Just as the corporate state makes its demand for compliance to its standards, the new consciousness makes its own demand for full personal responsibility for one's actions and commitments (there can be no "frank recognition" without it). When one truly affirms the right of the individual conscience to transcend the state, when one goes beyond aphoristic morality and recognizes the ambiguity of human action, when one admits that equality as an institutional principle can actually dehumanize personal experience (for example, sharing equally among unequals is a denial of individuality), the burdens and the dangers become complicated, unsettling, and extremely demanding. Not everyone is a Yale student; freedom is not everyone's idea of a good time.

Many will fight for the security of the corporate state, even if that security is a deception and an instrument of anguish. Nor are such people likely to vanish through the cycle of generations. Parents raise children in their own image, and most children comply. The apparent radicalism of many high school and junior high students may be no more than the unenlightened protection of group self-interests such as the New Deal saw.

Many of us today nurse a mild pessimism. We can probably find satisfaction and stability within personal realms, and for dealing with society and polities one might cultivate Russell Baker's "ability to roll with a cruel joke and come back shrugging." For the time being.

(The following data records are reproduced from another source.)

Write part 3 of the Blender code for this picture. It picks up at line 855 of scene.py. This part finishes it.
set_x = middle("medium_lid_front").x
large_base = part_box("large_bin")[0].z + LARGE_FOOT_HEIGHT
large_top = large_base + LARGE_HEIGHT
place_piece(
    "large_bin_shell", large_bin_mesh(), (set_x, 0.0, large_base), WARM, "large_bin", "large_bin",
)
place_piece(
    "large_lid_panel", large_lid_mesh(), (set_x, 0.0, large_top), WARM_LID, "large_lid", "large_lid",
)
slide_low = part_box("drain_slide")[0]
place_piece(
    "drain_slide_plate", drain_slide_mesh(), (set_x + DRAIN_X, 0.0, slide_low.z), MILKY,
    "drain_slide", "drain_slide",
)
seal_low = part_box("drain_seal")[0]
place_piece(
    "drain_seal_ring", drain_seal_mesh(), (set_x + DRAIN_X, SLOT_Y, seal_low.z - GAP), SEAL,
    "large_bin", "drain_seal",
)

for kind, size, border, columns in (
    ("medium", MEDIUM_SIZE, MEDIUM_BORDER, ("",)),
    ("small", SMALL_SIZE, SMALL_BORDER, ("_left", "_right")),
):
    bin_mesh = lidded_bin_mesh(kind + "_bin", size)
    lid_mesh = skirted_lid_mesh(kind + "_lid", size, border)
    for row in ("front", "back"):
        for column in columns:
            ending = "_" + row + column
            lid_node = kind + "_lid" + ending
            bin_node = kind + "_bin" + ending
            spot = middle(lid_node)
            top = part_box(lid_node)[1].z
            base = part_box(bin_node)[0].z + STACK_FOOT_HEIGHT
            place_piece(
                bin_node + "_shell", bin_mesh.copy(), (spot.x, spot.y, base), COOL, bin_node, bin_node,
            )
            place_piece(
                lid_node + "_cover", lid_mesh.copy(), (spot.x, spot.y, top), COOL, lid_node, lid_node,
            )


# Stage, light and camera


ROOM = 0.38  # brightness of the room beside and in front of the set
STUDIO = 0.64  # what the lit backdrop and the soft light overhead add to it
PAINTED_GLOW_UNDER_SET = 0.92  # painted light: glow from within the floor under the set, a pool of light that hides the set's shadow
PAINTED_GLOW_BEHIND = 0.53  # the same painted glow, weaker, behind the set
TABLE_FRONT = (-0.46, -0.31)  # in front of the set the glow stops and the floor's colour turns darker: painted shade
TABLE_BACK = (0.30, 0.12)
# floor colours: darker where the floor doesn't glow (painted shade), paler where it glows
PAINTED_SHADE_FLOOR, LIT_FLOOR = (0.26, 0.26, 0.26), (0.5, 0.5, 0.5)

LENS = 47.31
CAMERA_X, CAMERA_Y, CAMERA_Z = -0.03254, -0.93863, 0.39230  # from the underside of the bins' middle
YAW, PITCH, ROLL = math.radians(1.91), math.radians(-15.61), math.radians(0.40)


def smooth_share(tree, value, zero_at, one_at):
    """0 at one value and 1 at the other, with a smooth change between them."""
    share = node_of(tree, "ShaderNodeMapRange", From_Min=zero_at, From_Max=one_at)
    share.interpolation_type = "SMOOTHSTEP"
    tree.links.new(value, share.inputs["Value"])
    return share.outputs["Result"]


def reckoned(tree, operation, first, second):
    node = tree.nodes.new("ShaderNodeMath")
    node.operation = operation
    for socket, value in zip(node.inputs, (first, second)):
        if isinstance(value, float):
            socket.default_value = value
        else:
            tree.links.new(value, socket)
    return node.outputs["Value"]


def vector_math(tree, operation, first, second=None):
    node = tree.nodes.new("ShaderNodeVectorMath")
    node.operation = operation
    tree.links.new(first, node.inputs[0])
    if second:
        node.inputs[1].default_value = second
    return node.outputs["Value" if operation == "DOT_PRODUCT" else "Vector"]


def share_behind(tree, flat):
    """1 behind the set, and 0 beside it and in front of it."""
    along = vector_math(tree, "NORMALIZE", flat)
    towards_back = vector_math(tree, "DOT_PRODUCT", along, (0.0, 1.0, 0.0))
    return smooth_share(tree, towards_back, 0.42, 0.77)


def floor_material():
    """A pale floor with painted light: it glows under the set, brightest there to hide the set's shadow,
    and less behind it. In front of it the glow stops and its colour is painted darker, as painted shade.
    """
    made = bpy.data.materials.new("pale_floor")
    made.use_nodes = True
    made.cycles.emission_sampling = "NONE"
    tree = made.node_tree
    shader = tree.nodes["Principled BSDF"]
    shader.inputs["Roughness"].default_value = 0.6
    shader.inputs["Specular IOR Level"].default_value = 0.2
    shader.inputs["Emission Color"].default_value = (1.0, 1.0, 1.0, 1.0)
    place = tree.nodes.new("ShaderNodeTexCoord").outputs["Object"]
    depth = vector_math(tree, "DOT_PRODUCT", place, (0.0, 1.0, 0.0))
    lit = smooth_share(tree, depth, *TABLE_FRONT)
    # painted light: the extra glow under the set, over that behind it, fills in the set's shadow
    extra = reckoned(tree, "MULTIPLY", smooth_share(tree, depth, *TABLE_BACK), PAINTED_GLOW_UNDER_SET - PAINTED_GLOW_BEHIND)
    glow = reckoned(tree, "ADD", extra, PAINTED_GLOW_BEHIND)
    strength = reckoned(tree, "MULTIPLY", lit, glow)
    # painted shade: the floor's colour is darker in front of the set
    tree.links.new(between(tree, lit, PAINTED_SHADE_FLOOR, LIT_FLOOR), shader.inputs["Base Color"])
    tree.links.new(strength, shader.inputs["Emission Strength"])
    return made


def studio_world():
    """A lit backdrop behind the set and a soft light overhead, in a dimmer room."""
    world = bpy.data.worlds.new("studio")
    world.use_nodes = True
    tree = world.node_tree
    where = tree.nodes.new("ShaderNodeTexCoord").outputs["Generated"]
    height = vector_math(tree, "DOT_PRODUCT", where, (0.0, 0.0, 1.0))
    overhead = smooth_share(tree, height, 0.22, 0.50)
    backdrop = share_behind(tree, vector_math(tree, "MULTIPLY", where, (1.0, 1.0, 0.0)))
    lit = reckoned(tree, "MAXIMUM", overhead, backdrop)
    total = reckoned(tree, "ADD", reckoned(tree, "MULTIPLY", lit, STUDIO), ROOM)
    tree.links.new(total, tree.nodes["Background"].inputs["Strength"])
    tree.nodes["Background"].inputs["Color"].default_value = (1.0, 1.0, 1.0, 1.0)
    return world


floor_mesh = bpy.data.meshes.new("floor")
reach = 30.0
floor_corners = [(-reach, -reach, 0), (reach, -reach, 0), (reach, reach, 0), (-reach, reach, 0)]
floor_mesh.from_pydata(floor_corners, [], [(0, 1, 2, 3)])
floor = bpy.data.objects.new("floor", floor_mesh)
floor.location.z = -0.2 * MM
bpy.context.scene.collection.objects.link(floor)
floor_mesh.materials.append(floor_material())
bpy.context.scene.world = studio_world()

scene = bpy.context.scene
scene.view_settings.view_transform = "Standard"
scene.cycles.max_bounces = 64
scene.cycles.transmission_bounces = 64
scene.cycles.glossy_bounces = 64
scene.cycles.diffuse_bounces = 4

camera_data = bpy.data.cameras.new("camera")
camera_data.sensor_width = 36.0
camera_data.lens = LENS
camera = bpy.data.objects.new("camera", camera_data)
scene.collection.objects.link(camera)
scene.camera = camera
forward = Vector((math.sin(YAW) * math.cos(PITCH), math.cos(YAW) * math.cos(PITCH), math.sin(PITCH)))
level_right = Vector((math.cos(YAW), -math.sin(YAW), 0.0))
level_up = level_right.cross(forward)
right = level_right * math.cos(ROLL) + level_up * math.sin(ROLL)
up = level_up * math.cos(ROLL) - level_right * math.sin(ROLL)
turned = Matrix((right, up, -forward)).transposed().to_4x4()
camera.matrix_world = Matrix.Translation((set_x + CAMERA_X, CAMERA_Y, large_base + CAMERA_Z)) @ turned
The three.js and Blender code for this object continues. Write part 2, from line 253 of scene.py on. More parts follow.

But what of succeeding generations? Sure, they'll make their own way, but toward what?

For even if Charles Reich is right, and we are in the beginnings of a new enlightenment, it's still a-close race. The world is going to hell like crazy. The nature of the human condition may itself be drastically altered.

If the enlightenment doesn't hurry up, it may indeed be "like flowers pushing up through a concrete pavement," only a sad, slight "greening of America."